▶ TO DO:
Identify the line in which "points = [vertex.co" appears, then reproduce that line and all remaining lines of the records word for word.

▶ MATERIAL TO PROCESS:
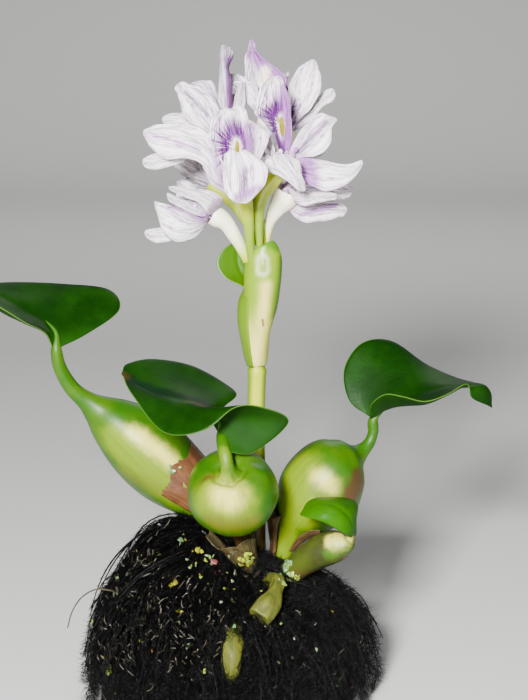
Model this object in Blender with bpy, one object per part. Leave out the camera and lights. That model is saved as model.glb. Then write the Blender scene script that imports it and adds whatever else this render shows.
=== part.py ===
"""Water hyacinth in flower, standing on its own mass of roots.

Lengths are in millimetres and are scaled to metres where a mesh is made. The origin is on the
ground under the crown, +Z is up, and the front of the plant looks along -Y.
"""
import math

import bmesh
import bpy
from mathutils import Matrix, Vector

MM = 0.001

# Driving sizes
GAP = 0.35
STALK_SIDES = 12
TUBE_SIDES = 8
BLADE_THICK = 1.1
PETAL_THICK = 0.8
PETAL_CUP = 0.30
SPATHE_THICK = 0.9
SHEATH_THICK = 0.8
CROWN_HEIGHT = 58.0
JOINT_HEIGHT = 153.5
ROOT_LEFT, ROOT_RIGHT = 70.0, 68.0
ROOT_FRONT, ROOT_BACK = 60.0, 55.0
ROOT_CENTRE = Vector((-12.0, -6.0, 0.0))
ROOT_TOP = 56.0
ROOT_EDGE = 14.0
ROOT_SIDES = 26
SHOULDER_PLACE = Vector((-46.0, -2.0, 0.0))
SHOULDER_RISE, SHOULDER_SPREAD = 25.0, 24.0

# Colours as red, green and blue shares, then roughness
ROOT_BLACK = (0.020, 0.014, 0.010, 0.75)
STEM_BROWN = (0.130, 0.085, 0.040, 0.70)
STUB_GREEN = (0.210, 0.300, 0.070, 0.60)
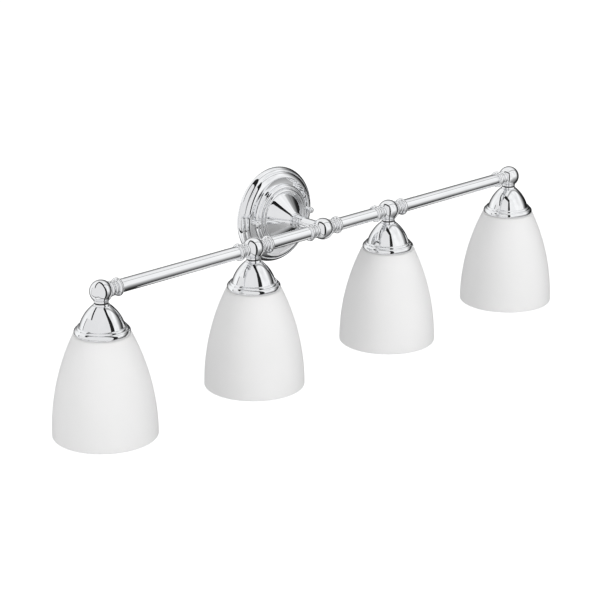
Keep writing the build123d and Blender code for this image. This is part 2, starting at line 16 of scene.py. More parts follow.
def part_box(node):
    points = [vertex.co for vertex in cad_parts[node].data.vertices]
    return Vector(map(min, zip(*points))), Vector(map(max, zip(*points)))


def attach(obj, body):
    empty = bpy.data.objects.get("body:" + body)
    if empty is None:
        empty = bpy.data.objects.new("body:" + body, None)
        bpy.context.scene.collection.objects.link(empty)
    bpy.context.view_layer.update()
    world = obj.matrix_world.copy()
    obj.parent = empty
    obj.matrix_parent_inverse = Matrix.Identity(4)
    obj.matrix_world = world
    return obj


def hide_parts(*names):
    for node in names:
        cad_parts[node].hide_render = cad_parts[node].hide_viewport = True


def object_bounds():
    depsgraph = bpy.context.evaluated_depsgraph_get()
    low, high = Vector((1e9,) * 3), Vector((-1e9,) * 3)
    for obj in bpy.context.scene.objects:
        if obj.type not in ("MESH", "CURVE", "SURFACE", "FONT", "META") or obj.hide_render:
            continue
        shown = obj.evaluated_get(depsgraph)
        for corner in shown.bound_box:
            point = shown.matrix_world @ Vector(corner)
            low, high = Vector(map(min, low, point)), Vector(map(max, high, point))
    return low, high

▶ FINISHED ANSWER:
    points = [vertex.co for vertex in cad_parts[node].data.vertices]
    return Vector(map(min, zip(*points))), Vector(map(max, zip(*points)))


def attach(obj, body):
    empty = bpy.data.objects.get("body:" + body)
    if empty is None:
        empty = bpy.data.objects.new("body:" + body, None)
        bpy.context.scene.collection.objects.link(empty)
    bpy.context.view_layer.update()
    world = obj.matrix_world.copy()
    obj.parent = empty
    obj.matrix_parent_inverse = Matrix.Identity(4)
    obj.matrix_world = world
    return obj


def hide_parts(*names):
    for node in names:
        cad_parts[node].hide_render = cad_parts[node].hide_viewport = True


def object_bounds():
    depsgraph = bpy.context.evaluated_depsgraph_get()
    low, high = Vector((1e9,) * 3), Vector((-1e9,) * 3)
    for obj in bpy.context.scene.objects:
        if obj.type not in ("MESH", "CURVE", "SURFACE", "FONT", "META") or obj.hide_render:
            continue
        shown = obj.evaluated_get(depsgraph)
        for corner in shown.bound_box:
            point = shown.matrix_world @ Vector(corner)
            low, high = Vector(map(min, low, point)), Vector(map(max, high, point))
    return low, high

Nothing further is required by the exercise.